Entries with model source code

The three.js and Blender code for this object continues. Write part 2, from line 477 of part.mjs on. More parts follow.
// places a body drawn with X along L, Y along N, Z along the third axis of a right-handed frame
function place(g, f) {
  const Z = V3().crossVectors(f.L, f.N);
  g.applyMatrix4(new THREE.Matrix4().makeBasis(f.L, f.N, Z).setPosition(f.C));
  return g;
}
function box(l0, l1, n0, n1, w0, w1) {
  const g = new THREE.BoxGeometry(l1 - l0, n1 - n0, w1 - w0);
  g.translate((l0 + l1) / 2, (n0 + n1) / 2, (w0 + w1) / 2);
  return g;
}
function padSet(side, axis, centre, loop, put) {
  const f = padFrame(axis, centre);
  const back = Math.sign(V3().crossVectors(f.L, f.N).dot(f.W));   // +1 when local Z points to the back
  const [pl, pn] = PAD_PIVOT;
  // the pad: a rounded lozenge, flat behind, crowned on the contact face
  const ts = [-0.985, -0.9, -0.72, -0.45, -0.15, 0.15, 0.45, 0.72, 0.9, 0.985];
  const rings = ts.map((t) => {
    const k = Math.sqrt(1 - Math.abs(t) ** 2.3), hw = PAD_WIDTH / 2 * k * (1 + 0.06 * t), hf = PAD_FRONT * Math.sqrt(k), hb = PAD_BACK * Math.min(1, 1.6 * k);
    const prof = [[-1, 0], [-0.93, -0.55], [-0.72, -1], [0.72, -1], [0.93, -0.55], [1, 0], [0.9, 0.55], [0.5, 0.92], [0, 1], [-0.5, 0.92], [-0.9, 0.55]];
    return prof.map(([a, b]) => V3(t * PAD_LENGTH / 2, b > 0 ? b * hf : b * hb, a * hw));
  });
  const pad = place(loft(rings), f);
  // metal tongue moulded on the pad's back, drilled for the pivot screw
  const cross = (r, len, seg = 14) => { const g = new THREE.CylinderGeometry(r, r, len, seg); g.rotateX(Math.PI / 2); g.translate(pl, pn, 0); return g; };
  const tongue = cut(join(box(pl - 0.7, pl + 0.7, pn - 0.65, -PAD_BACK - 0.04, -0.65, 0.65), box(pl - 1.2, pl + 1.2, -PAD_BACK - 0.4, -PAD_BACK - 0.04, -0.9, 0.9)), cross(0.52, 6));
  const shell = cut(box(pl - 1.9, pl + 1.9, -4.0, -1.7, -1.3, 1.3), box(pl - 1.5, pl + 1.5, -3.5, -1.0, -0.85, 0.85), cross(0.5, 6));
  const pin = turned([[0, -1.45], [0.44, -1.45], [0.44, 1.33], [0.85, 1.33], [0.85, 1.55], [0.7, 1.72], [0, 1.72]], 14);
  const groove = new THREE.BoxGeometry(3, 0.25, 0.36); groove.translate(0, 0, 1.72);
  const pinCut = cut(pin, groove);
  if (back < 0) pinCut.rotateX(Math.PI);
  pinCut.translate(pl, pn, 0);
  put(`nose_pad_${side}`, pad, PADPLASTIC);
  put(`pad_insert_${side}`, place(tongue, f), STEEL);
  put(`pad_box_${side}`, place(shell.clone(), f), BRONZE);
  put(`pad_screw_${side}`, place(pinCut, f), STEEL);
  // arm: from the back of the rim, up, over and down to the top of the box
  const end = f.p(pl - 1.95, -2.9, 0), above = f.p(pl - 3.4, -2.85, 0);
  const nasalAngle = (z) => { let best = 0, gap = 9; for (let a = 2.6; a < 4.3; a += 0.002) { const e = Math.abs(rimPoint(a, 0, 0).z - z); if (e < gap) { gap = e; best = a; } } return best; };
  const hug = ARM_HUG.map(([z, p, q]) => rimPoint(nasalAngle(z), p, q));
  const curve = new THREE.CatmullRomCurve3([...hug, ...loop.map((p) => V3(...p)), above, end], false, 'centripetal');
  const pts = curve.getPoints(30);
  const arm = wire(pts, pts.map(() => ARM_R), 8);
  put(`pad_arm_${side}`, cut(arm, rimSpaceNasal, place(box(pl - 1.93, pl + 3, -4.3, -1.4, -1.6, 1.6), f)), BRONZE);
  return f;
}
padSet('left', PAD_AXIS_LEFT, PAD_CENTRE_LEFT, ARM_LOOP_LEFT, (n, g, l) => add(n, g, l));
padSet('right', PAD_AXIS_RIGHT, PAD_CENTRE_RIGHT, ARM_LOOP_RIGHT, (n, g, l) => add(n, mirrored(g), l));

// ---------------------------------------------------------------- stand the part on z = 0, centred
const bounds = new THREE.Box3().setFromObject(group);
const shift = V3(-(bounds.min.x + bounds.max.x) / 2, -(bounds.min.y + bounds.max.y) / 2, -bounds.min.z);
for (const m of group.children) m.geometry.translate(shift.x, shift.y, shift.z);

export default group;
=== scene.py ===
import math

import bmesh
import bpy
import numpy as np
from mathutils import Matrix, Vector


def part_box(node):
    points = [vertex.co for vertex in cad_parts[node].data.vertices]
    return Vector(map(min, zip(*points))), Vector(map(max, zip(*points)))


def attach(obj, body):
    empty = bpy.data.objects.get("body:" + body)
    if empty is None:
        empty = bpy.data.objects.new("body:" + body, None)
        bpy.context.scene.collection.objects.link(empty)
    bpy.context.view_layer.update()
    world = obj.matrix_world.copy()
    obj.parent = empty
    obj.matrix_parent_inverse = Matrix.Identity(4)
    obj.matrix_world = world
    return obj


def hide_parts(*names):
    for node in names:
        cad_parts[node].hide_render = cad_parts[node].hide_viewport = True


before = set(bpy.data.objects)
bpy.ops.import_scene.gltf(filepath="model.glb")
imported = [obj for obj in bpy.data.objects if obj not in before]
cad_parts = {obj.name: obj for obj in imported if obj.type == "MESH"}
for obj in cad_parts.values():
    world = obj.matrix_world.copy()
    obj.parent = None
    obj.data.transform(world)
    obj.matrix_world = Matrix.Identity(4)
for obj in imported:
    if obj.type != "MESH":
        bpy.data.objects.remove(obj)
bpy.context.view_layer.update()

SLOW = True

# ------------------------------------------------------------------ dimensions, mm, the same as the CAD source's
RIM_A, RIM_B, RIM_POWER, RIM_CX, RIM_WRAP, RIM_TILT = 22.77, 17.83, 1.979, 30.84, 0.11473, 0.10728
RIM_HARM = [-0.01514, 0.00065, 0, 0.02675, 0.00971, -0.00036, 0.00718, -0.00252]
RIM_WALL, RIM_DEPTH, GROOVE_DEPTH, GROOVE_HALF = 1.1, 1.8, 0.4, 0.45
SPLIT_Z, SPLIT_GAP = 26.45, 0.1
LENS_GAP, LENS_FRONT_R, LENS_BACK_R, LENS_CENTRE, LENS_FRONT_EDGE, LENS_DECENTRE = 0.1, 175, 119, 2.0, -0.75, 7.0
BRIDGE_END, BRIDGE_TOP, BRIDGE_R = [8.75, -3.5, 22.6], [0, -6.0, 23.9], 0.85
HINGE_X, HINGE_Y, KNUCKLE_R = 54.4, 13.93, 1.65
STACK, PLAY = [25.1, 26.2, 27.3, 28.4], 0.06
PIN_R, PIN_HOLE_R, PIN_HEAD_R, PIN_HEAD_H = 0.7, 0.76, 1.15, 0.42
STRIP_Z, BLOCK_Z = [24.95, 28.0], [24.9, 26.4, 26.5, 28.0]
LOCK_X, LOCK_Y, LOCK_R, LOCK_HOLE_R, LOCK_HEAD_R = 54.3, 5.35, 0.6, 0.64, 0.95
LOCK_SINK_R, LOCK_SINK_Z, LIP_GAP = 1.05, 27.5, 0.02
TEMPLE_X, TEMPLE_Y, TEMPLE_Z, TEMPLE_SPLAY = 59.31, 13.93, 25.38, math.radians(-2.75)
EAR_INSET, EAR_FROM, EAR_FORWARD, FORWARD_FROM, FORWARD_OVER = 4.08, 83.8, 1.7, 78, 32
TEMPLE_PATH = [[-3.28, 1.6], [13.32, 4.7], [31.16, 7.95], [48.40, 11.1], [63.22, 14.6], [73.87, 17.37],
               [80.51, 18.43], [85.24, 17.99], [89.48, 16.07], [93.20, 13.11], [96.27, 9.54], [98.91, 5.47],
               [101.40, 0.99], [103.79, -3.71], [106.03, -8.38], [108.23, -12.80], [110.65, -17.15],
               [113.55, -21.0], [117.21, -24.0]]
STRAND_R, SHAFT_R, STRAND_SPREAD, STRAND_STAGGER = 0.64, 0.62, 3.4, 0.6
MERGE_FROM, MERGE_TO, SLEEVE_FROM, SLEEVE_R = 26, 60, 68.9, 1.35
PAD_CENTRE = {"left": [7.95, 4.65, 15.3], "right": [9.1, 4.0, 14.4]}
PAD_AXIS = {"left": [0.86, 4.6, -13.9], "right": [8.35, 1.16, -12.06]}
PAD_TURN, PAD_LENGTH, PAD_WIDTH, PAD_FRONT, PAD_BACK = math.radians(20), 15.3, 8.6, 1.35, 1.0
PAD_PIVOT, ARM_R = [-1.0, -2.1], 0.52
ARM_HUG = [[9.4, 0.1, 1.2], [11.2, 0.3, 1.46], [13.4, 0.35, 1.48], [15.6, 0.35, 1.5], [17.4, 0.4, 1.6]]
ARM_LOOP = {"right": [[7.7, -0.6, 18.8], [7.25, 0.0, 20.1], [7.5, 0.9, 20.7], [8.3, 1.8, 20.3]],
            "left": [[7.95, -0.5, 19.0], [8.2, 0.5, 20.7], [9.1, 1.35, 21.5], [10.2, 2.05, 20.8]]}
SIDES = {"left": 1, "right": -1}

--

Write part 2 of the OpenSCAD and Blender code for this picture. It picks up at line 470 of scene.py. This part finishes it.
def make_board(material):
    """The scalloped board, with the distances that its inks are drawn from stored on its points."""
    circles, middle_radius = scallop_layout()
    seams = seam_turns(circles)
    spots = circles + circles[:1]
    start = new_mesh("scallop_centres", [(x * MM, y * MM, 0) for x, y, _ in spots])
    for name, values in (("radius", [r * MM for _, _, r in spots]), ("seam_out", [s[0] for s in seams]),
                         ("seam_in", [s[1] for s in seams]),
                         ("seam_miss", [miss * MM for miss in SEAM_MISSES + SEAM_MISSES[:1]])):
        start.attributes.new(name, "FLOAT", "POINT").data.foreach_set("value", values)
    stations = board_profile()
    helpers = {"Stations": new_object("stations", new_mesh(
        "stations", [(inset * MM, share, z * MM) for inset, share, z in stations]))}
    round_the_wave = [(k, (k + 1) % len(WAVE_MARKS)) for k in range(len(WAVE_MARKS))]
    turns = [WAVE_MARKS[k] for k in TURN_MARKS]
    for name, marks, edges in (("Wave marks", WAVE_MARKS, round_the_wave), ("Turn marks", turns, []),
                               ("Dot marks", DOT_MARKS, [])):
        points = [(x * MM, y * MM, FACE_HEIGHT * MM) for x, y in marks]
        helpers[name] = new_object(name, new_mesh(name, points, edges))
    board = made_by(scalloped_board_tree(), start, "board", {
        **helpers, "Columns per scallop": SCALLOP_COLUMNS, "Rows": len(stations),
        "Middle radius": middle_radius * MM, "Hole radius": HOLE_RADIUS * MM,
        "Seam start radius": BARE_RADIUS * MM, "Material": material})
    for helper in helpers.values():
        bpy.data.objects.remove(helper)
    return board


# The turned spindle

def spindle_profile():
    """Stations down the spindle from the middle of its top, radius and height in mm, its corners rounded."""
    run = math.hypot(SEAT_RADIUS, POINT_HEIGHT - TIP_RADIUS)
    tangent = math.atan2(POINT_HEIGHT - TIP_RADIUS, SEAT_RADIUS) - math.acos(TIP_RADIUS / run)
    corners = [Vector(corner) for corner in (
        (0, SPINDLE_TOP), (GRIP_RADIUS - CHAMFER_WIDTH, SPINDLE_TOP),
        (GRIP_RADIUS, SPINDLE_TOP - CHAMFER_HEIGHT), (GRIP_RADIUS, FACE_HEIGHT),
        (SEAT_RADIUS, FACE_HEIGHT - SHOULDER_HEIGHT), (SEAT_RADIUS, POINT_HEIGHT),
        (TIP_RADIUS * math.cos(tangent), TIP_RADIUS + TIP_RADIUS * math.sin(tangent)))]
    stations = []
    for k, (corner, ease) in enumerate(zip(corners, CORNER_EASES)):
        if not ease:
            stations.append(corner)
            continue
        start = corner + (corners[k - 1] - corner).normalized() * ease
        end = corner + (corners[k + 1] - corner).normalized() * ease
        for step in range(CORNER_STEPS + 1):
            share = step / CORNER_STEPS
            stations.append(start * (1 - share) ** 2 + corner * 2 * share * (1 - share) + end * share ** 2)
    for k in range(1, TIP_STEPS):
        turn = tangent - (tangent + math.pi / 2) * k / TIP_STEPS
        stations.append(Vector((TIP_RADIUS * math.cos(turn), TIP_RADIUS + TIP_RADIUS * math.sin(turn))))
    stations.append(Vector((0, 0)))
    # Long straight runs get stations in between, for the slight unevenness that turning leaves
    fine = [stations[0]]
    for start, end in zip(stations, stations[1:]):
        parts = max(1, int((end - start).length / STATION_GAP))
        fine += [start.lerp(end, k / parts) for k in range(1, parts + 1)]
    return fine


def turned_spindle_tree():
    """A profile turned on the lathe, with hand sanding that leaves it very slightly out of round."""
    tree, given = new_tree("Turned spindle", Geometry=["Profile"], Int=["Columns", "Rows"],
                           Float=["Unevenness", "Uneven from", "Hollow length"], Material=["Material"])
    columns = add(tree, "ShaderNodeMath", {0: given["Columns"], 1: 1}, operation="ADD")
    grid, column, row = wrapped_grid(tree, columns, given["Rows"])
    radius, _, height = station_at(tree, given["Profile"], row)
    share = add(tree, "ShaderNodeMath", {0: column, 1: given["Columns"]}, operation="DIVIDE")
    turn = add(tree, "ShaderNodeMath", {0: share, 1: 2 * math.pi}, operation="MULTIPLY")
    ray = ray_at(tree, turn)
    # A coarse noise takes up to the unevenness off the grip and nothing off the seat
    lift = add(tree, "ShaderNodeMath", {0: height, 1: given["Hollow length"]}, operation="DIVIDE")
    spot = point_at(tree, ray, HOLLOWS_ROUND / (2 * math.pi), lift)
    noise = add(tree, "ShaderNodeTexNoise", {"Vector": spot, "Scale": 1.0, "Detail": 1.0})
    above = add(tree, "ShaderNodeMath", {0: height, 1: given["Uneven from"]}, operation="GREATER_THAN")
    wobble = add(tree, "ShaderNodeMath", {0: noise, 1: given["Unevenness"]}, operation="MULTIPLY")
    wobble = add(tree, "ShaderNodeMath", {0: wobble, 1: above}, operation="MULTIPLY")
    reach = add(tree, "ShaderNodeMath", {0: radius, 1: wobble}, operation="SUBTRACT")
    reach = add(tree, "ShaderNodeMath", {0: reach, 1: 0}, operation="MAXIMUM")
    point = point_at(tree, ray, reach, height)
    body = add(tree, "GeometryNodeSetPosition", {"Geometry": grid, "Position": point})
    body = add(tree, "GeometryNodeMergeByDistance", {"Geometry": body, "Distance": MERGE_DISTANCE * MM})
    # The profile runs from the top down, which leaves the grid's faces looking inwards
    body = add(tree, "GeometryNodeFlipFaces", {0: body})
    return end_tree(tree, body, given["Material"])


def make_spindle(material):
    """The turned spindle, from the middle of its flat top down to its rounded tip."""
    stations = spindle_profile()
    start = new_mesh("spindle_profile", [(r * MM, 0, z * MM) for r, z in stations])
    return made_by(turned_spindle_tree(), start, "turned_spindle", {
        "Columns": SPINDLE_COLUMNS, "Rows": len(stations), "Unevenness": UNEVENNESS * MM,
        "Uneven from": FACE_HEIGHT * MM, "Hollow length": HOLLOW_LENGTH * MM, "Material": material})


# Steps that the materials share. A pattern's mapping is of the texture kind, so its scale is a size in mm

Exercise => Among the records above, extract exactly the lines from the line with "z = 0, centred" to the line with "SLOW = True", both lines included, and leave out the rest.

Answer =>
// ---------------------------------------------------------------- stand the part on z = 0, centred
const bounds = new THREE.Box3().setFromObject(group);
const shift = V3(-(bounds.min.x + bounds.max.x) / 2, -(bounds.min.y + bounds.max.y) / 2, -bounds.min.z);
for (const m of group.children) m.geometry.translate(shift.x, shift.y, shift.z);

export default group;
=== scene.py ===
import math

import bmesh
import bpy
import numpy as np
from mathutils import Matrix, Vector


def part_box(node):
    points = [vertex.co for vertex in cad_parts[node].data.vertices]
    return Vector(map(min, zip(*points))), Vector(map(max, zip(*points)))


def attach(obj, body):
    empty = bpy.data.objects.get("body:" + body)
    if empty is None:
        empty = bpy.data.objects.new("body:" + body, None)
        bpy.context.scene.collection.objects.link(empty)
    bpy.context.view_layer.update()
    world = obj.matrix_world.copy()
    obj.parent = empty
    obj.matrix_parent_inverse = Matrix.Identity(4)
    obj.matrix_world = world
    return obj


def hide_parts(*names):
    for node in names:
        cad_parts[node].hide_render = cad_parts[node].hide_viewport = True


before = set(bpy.data.objects)
bpy.ops.import_scene.gltf(filepath="model.glb")
imported = [obj for obj in bpy.data.objects if obj not in before]
cad_parts = {obj.name: obj for obj in imported if obj.type == "MESH"}
for obj in cad_parts.values():
    world = obj.matrix_world.copy()
    obj.parent = None
    obj.data.transform(world)
    obj.matrix_world = Matrix.Identity(4)
for obj in imported:
    if obj.type != "MESH":
        bpy.data.objects.remove(obj)
bpy.context.view_layer.update()

SLOW = True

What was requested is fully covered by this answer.